Wheat rose the most in more than two weeks on speculation that dry weather will curb yields in Kansas, the biggest U.S. producer of winter varieties.
About 52 percent of the Kansas crop was in good or excellent condition as of May 13, down from 60 percent a week earlier, the U.S. Department of Agriculture said in a report yesterday. Most of the state has received little or no rain in the past week, National Weather Service data show. Wheat prices have dropped 6.8 percent this year as favorable weather sped crop development.

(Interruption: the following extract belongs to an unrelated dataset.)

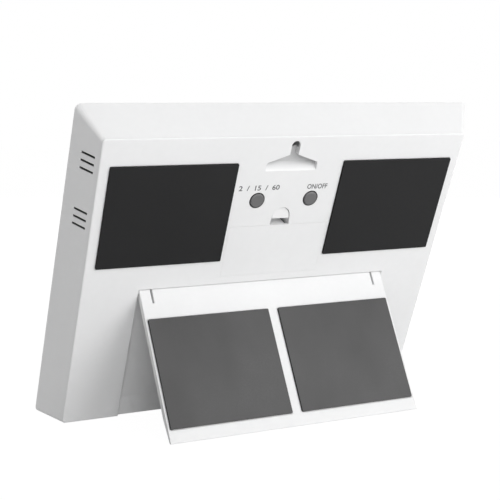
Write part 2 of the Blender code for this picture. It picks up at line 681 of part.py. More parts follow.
def recess_profile():
    """Side view of the recess: flat floor, then a rise under the stand's thin toe."""
    toe_z = STAND_PIVOT_Z - STAND_REACH - FIT
    taper_z = STAND_PIVOT_Z - STAND_REACH + TOE_TAPER
    toe_y = PIVOT_Y + STAND_THICKNESS / 2 - TOE_THICKNESS - FIT
    top_z = STAND_PIVOT_Z + STAND_THICKNESS / 2 + FIT
    slope = (toe_y - RECESS_Y) / (taper_z - toe_z)
    return [
        (PAST, top_z), (RECESS_Y, top_z), (RECESS_Y, taper_z),
        (toe_y, toe_z), (toe_y + slope * PAST, toe_z - PAST), (PAST, toe_z - PAST),
    ]


def recess_mouth(half, wider):
    """The recess's outline, widened all round but open past the bottom edge."""
    bottom = -SHELL_DEPTH
    top = RECESS_TOP_Z + wider
    return [(-half - wider, bottom), (half + wider, bottom), (half + wider, top), (-half - wider, top)]


def cut_stand_recess(timer, case):
    half = STAND_WIDTH / 2 + FIT
    timer.cut(case, prism(recess_profile(), -half, half, axis="x"), "stand_recess")
    flare = RECESS_CHAMFER + PAST
    slope = loft([
        (-RECESS_CHAMFER, recess_mouth(half, 0.0)),
        (PAST, recess_mouth(half, flare)),
    ])
    timer.cut(case, slope, "recess_edge")
    pin_end = half + PIN_LENGTH + FIT
    sockets = [
        rod(PIN_RADIUS + PIN_PLAY, start, end, (PIVOT_Y, STAND_PIVOT_Z), axis="x", segments=16)
        for start, end in ((-pin_end, -half + EMBED), (half - EMBED, pin_end))
    ]
    timer.cut(case, joined(sockets), "pin_sockets")


def cut_battery_bay(timer, case):
    bay = box(-BAY_HALF_LENGTH, BAY_HALF_LENGTH, BAY_INNER_Y, -BACK_WALL, BAY_BOTTOM_Z, BAY_TOP_Z)
    timer.cut(case, bay, "bay")
    mouth = box(-COVER_HALF_OPENING, COVER_HALF_OPENING, -BACK_WALL - PAST, PAST, BAY_BOTTOM_Z, BAY_TOP_Z)
    timer.cut(case, mouth, "bay_mouth")
    seat_y = -COVER_THICKNESS - FIT
    seat = box(-COVER_HALF_OPENING, COVER_HALF_OPENING, seat_y, PAST, OPENING_BOTTOM_Z, OPENING_TOP_Z)
    timer.cut(case, seat, "cover_seat")
    notch = latch_outline(0.0, BAY_TOP_Z - PAST)
    timer.cut(case, prism(notch, -LATCH_NOTCH_DEPTH, PAST), "latch_notch")
    slot_start = BAY_INNER_Y + FIT
    slots = [
        box(
            BAY_HALF_LENGTH - PAST, BAY_HALF_LENGTH + BAY_END_WALL + PAST,
            slot_start, slot_start + CONTACT_THICKNESS + 2 * FIT,
            height - TAIL_WIDTH / 2 - FIT, height + TAIL_WIDTH / 2 + FIT)
        for height in (CELL_LOW_Z, CELL_HIGH_Z)
    ]
    timer.cut(case, joined(slots), "tail_slots")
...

“We’re getting anecdotal evidence” from west-central Kansas that the crop potential is declining, Mike Zuzolo, the president of Global Commodity Analytics & Consulting in Lafayette, Indiana, said in a telephone interview. “The drop in the good-to-excellent conditions support that anecdotal evidence that we’re losing yield in Kansas.”
Wheat futures for July delivery advanced 1.7 percent to $6.085 a bushel at 1:15 p.m. on the Chicago Board of Trade, the biggest jump since April 27.
Dry weather in parts of Ukraine and Russia also will boost prices, Zuzolo said, although east Ukraine and the North Caucasus region of Russia may get some precipitation in the next week, forecaster Telvent DTN said today in a report.
“There’s a revival of concerns in Russia with their potential yield because of dryness,” Zuzolo said. “So the two major wheat belts in the Northern Hemisphere are cutting yields coming into the harvest.”
Wheat is the fourth-largest U.S. crop, valued at $14.4 billion in 2011, behind corn, soybeans and hay, government data show.